= Problem details =
Reproduce exactly the lines below, from the first through the one containing "import Module from 'manifold-3d';", and nothing more.

= Recorded data =
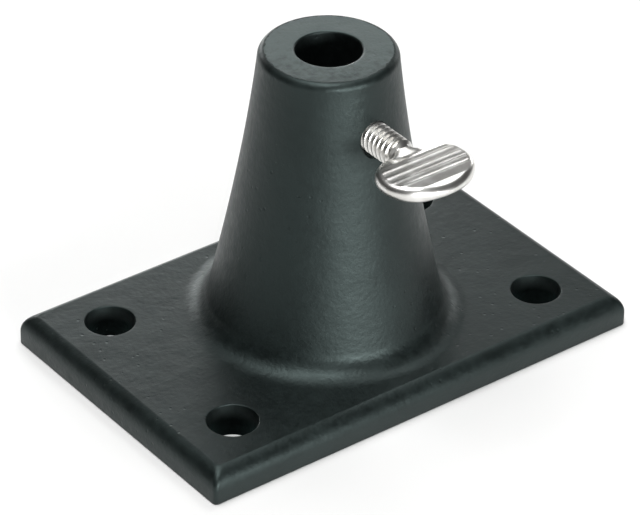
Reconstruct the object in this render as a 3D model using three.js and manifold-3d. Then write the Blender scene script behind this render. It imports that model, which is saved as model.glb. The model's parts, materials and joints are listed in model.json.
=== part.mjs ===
// Socket base for a slim post: one cast foot with a tapered socket, and the thumb screw that
// locks the post. Millimetres, +Z up. The origin is the middle of the plate's underside, on the
// socket's axis. +X runs along the plate's long side, and the thumb screw points along -Y.

import * as THREE from 'three';
import { mergeVertices } from 'three/addons/utils/BufferGeometryUtils.js';
import Module from 'manifold-3d';

const wasm = await Module();
wasm.setup();

// Plate
const PLATE_LENGTH = 101.6;
const PLATE_WIDTH = 66.4;
const PLATE_THICKNESS = 6.8;
const EDGE_RADIUS = 3.6;
const CORNER_RADIUS = 1.5;

// Mounting holes, one near each corner
const HOLE_SPACING_X = 75;
const HOLE_SPACING_Y = 41;
const HOLE_RADIUS = 5.1;
const HOLE_LIP = 0.4;

// Tapered socket, which flares into the plate
const HEIGHT = 66;
const WALL_TOP_RADIUS = 13.7;
const WALL_TOP_ANGLE = THREE.MathUtils.degToRad(6.3);
const WALL_FOOT_ANGLE = THREE.MathUtils.degToRad(13);
const RIM_RADIUS = 1.9;
const FLARE_RADIUS = 5.6;
const FOOT_RADIUS = 28.6;

// Blind bore for a post of 12.7 mm, on a solid floor
const BORE_RADIUS = 6.5;
const BORE_FLOOR = 8;
const BORE_LIP = 0.5;

// Thumb screw, 1/4 in with 20 threads to the inch, on a level axis
const SCREW_AXIS_HEIGHT = 53.6;
const THREAD_PITCH = 1.27;
const THREAD_RADIUS = 3.15;
const THREAD_ROOT_RADIUS = 2.42;
const THREAD_CLEARANCE = 0.28;
const HEAD_HALF_WIDTH = 10.1;
const HEAD_HALF_DEPTH = 7.7;
const HEAD_ROUNDNESS = 1.8;
const HEAD_THICKNESS = 3.3;
const HEAD_EDGE = 1;
const HEAD_MIDDLE = 30.3;
const NECK_LENGTH = 5;
const NECK_TIP_RADIUS = 1.3;
const SHANK_OVERLAP = 2;

// Plain turned point of the screw
const POINT_RADIUS = 2.3;
const POINT_LENGTH = 1.4;
const POINT_CHAMFER = 0.6;
const POINT_TIP = 7.8;
const POINT_GAP = 0.3;

const MARGIN = 5;
const TURN_STEPS = 60;
const HOLE_STEPS = 28;
const SCREW_STEPS = 20;
const HEAD_STEPS = 48;

const castPaint = new THREE.MeshStandardMaterial({ color: 0x34383a, roughness: 0.48, metalness: 0.1 });
const brightPlate = new THREE.MeshStandardMaterial({ color: 0xd9d9d2, roughness: 0.22, metalness: 1 });

function solid(geometry) {
  const bare = geometry.clone();
  bare.deleteAttribute('normal');
  bare.deleteAttribute('uv');
  const merged = mergeVertices(bare, 1e-4);
  return new wasm.Manifold(new wasm.Mesh({
    numProp: 3,
    vertProperties: new Float32Array(merged.attributes.position.array),
    triVerts: new Uint32Array(merged.index.array),
  }));
}

function geometryOf(body) {
  const mesh = body.getMesh();
  const geometry = new THREE.BufferGeometry();
  geometry.setAttribute('position', new THREE.BufferAttribute(mesh.vertProperties, 3));
  geometry.setIndex(new THREE.BufferAttribute(mesh.triVerts, 1));
  geometry.computeVertexNormals();
  return geometry;
}

// A profile of (radius, height) points, turned about +Z
function turned(profile, steps) {
  const geometry = new THREE.LatheGeometry(profile, steps);
  geometry.rotateX(Math.PI / 2);
  return geometry;
}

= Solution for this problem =
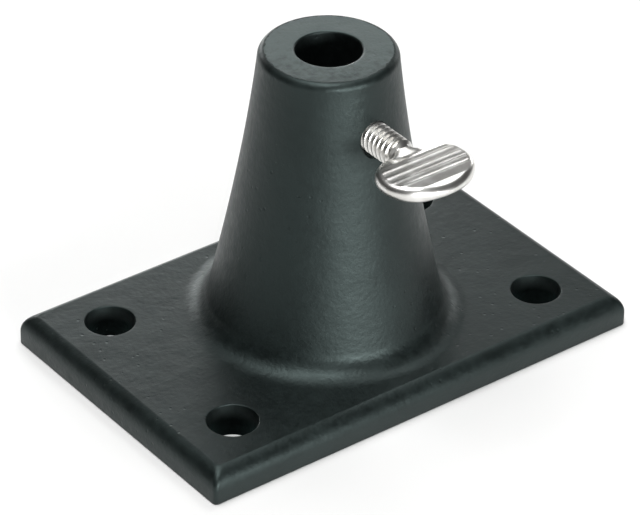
Reconstruct the object in this render as a 3D model using three.js and manifold-3d. Then write the Blender scene script behind this render. It imports that model, which is saved as model.glb. The model's parts, materials and joints are listed in model.json.
=== part.mjs ===
// Socket base for a slim post: one cast foot with a tapered socket, and the thumb screw that
// locks the post. Millimetres, +Z up. The origin is the middle of the plate's underside, on the
// socket's axis. +X runs along the plate's long side, and the thumb screw points along -Y.

import * as THREE from 'three';
import { mergeVertices } from 'three/addons/utils/BufferGeometryUtils.js';
import Module from 'manifold-3d';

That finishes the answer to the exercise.